**To be done**: Repeat, exactly, the run of lines that opens with the line containing "document.recompute()" and closes with the line containing "points = [vertex.co", and leave all other lines out.

# Start of Dataset records

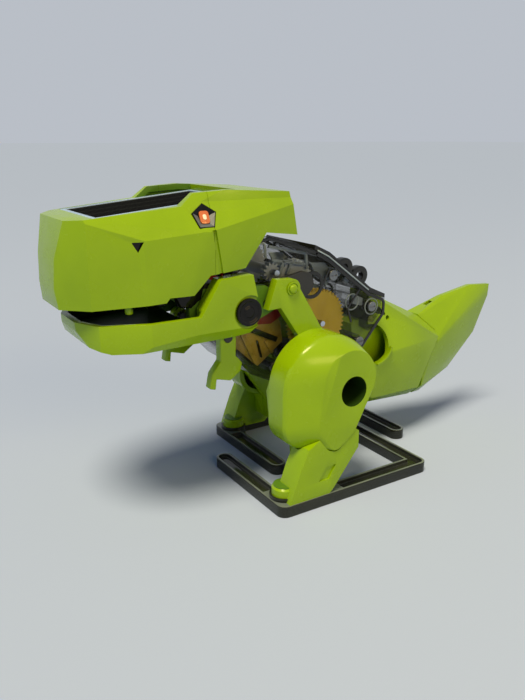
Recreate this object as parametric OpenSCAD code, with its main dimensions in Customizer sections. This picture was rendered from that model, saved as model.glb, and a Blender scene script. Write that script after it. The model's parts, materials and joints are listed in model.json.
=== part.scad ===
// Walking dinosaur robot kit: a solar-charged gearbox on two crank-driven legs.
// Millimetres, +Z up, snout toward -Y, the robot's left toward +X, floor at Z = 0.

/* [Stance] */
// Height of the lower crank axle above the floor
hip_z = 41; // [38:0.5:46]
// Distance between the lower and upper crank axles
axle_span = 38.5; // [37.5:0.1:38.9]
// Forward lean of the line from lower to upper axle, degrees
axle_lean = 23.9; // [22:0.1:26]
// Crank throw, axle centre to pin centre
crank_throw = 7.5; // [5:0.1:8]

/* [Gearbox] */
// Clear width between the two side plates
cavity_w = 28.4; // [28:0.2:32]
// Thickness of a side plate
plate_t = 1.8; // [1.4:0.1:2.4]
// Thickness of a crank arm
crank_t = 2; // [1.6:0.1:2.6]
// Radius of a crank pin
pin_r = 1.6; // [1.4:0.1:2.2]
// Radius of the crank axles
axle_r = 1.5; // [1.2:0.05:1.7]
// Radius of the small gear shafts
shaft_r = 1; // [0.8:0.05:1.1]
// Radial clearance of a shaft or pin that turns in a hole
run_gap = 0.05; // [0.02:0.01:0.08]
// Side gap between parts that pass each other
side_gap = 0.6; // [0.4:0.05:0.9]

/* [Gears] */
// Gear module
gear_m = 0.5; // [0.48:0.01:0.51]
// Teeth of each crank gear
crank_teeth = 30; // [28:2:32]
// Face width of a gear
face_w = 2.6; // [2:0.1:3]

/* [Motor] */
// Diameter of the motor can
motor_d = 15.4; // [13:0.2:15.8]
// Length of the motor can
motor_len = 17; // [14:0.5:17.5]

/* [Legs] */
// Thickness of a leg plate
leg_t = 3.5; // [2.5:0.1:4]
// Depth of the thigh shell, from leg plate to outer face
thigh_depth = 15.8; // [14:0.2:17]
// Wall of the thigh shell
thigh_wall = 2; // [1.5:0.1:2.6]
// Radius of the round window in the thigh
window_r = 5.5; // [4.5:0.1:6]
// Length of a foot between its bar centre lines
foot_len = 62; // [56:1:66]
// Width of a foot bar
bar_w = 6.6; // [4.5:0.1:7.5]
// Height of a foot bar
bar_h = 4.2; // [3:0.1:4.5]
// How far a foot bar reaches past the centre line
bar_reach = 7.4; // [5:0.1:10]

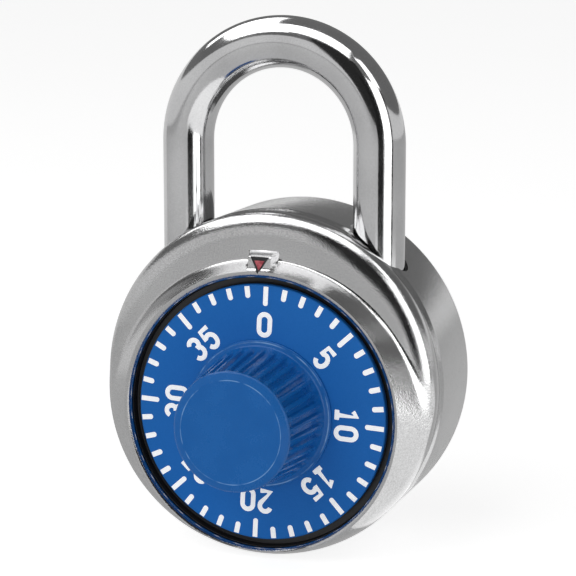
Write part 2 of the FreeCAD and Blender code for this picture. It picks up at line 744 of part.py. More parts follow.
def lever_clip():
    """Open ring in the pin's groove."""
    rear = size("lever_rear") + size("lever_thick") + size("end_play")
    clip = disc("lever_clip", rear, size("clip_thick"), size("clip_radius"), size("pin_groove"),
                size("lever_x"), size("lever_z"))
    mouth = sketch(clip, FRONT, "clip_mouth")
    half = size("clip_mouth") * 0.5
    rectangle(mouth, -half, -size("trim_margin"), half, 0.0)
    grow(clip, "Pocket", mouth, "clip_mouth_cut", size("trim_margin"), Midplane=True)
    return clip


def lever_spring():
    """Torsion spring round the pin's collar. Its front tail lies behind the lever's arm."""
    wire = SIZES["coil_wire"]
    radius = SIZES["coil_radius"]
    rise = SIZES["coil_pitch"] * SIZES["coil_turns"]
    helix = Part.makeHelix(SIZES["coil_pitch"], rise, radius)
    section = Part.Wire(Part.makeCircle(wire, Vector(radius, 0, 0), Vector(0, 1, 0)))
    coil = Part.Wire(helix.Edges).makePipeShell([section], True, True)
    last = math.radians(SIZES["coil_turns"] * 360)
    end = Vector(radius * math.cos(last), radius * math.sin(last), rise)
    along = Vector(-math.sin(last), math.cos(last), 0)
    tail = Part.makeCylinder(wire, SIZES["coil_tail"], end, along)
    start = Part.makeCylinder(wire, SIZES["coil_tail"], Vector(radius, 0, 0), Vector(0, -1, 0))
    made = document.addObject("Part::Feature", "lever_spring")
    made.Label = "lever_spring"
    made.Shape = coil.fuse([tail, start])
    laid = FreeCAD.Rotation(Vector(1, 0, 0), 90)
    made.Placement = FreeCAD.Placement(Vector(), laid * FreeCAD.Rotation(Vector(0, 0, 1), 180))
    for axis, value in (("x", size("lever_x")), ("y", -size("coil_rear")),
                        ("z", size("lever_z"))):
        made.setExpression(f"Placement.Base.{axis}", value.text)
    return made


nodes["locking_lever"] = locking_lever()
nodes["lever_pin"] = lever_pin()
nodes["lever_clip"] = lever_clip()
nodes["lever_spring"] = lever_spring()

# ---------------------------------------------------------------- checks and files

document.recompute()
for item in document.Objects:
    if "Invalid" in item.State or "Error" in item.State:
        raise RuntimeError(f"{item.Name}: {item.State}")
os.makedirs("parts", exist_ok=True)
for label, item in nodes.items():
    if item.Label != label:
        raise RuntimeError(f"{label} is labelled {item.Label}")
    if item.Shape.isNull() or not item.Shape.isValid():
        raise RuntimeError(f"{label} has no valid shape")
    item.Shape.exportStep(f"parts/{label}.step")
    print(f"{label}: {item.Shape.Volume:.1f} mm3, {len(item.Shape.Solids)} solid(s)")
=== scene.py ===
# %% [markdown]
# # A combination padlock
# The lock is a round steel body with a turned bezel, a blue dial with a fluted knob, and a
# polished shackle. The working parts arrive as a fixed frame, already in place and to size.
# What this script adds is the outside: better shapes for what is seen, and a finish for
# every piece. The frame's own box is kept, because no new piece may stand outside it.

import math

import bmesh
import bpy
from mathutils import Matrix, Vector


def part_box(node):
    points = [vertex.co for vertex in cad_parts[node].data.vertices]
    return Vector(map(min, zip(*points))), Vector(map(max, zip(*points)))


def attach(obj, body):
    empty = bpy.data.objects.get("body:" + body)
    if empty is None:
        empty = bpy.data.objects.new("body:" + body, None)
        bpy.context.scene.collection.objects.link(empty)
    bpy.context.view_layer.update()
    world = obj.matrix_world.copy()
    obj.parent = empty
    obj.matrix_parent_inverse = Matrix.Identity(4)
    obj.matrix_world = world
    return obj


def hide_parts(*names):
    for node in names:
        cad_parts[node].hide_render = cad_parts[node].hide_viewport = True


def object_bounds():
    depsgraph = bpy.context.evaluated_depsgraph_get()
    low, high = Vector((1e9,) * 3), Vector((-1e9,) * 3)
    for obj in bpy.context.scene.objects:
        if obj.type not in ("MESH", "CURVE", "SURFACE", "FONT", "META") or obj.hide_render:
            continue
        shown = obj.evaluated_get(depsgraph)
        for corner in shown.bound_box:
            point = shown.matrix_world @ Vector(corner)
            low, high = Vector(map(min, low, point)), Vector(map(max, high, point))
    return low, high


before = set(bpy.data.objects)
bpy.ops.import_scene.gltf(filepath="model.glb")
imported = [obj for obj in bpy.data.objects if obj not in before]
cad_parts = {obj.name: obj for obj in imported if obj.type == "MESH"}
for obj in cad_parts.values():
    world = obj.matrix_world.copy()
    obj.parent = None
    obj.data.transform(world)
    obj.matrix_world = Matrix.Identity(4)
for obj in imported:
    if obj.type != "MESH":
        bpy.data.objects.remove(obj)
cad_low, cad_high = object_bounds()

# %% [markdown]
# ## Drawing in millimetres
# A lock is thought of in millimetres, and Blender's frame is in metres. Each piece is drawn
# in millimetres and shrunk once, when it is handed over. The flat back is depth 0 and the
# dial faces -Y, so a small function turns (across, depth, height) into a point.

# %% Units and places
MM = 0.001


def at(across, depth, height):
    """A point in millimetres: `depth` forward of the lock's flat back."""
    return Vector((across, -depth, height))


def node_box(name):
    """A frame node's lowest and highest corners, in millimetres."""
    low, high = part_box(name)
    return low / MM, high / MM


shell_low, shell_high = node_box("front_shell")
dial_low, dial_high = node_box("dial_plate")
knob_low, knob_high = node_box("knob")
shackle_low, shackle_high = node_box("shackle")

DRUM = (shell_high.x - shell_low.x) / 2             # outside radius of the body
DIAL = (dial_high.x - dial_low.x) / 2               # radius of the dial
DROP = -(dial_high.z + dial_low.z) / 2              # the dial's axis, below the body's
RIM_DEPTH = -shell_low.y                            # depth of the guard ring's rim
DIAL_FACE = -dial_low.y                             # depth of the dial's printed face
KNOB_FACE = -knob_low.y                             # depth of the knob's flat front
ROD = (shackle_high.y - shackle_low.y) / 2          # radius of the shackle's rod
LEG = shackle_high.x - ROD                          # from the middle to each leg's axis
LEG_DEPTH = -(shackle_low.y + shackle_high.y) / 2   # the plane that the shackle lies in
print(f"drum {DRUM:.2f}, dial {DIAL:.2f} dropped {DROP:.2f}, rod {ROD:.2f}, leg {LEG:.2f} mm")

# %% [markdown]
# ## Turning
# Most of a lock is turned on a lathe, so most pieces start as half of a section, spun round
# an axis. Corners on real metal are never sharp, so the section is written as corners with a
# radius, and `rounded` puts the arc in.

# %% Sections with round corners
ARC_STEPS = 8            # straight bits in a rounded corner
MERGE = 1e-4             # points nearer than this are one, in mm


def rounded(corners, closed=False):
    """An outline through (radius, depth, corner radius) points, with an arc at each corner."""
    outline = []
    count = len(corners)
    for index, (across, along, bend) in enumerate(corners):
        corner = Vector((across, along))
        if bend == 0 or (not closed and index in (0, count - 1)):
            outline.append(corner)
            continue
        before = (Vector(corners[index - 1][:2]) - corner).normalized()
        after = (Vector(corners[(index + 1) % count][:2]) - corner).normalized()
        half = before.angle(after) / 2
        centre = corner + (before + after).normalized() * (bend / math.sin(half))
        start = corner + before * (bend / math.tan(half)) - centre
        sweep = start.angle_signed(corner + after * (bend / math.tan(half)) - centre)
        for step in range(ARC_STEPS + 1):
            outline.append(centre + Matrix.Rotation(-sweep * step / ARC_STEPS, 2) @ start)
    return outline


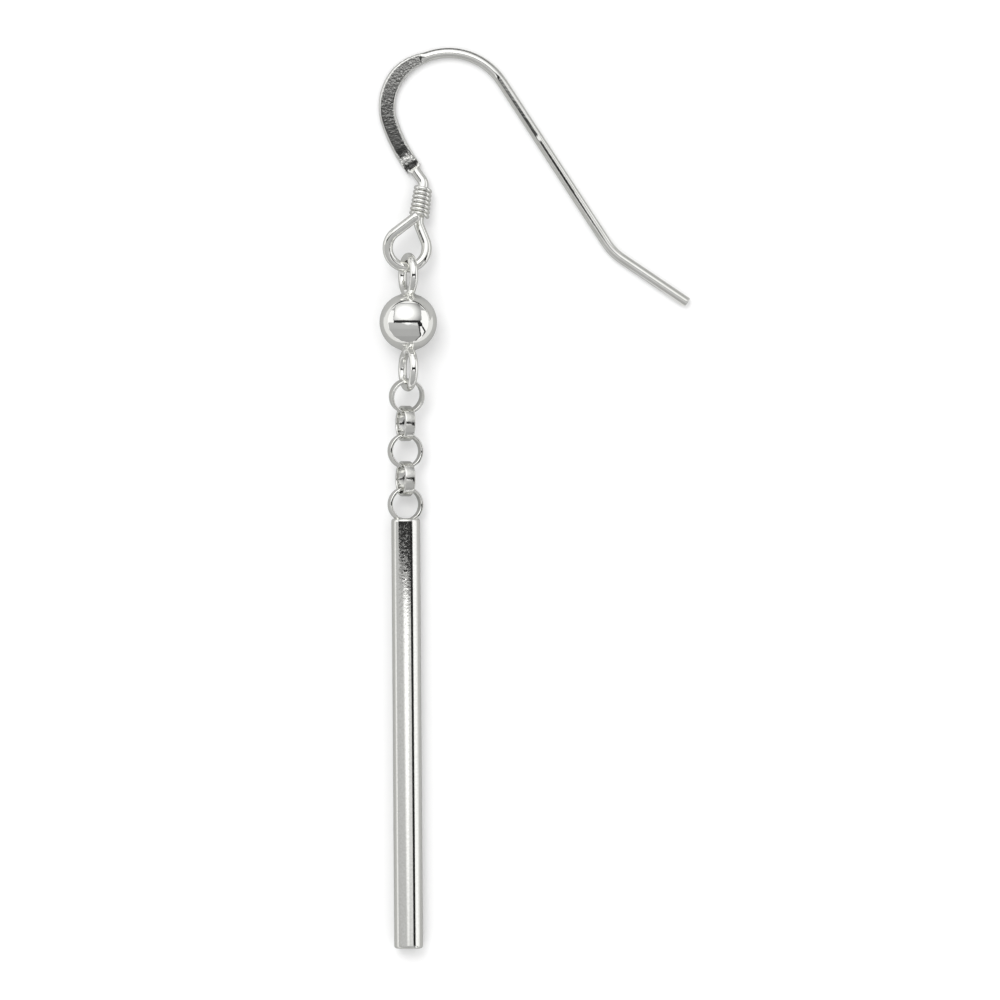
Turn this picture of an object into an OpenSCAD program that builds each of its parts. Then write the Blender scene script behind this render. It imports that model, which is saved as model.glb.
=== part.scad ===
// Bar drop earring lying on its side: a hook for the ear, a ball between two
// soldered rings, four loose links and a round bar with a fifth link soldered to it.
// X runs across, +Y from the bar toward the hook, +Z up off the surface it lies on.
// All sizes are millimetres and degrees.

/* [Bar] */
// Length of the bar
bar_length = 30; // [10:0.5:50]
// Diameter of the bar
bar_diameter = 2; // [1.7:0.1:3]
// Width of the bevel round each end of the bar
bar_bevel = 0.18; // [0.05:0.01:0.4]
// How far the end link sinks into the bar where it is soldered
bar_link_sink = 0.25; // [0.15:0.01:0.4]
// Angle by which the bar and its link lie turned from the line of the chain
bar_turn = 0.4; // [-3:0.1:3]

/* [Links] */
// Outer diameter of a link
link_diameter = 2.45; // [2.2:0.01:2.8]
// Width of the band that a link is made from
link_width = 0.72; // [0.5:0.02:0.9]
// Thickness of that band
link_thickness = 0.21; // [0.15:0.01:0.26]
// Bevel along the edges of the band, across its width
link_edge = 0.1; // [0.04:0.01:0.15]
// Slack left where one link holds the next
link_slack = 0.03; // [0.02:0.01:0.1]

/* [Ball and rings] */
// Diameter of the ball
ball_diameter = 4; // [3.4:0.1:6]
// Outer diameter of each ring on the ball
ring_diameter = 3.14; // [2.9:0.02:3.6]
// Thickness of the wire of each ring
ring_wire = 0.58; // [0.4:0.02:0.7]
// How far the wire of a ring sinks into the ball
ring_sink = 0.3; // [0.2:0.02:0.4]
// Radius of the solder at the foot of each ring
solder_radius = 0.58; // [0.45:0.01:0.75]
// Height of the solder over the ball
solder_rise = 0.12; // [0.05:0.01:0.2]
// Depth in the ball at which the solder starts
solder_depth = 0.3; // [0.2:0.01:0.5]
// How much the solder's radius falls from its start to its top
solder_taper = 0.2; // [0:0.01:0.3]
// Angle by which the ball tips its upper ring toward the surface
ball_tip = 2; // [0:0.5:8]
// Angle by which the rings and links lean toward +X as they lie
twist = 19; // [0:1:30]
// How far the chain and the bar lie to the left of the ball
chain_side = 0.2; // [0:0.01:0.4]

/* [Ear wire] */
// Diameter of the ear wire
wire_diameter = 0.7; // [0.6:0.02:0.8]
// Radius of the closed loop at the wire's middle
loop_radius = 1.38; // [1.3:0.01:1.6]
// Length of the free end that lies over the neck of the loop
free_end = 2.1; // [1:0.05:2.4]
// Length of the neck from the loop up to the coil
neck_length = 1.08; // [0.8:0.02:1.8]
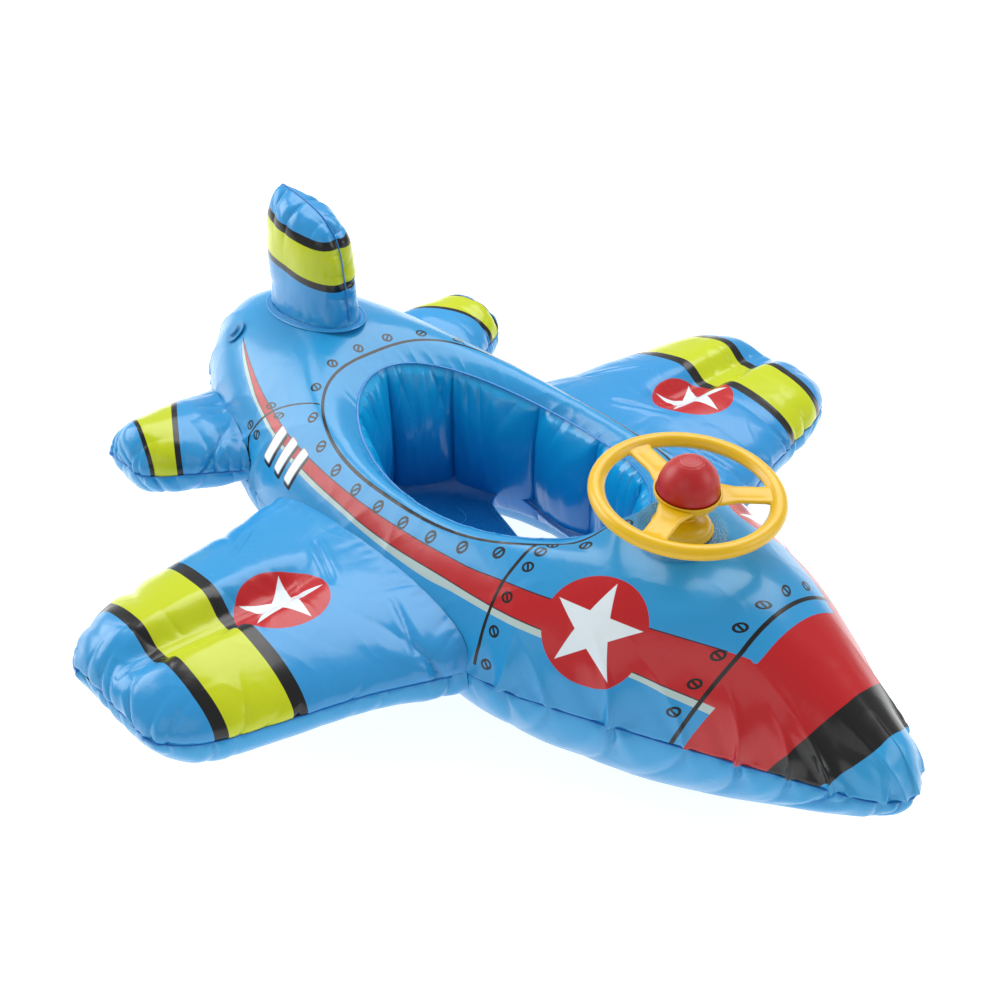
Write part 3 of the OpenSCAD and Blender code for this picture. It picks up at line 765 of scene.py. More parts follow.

# End of Dataset records

**Answer for the task**:
document.recompute()
for item in document.Objects:
    if "Invalid" in item.State or "Error" in item.State:
        raise RuntimeError(f"{item.Name}: {item.State}")
os.makedirs("parts", exist_ok=True)
for label, item in nodes.items():
    if item.Label != label:
        raise RuntimeError(f"{label} is labelled {item.Label}")
    if item.Shape.isNull() or not item.Shape.isValid():
        raise RuntimeError(f"{label} has no valid shape")
    item.Shape.exportStep(f"parts/{label}.step")
    print(f"{label}: {item.Shape.Volume:.1f} mm3, {len(item.Shape.Solids)} solid(s)")
=== scene.py ===
# %% [markdown]
# # A combination padlock
# The lock is a round steel body with a turned bezel, a blue dial with a fluted knob, and a
# polished shackle. The working parts arrive as a fixed frame, already in place and to size.
# What this script adds is the outside: better shapes for what is seen, and a finish for
# every piece. The frame's own box is kept, because no new piece may stand outside it.

import math

import bmesh
import bpy
from mathutils import Matrix, Vector


def part_box(node):
    points = [vertex.co for vertex in cad_parts[node].data.vertices]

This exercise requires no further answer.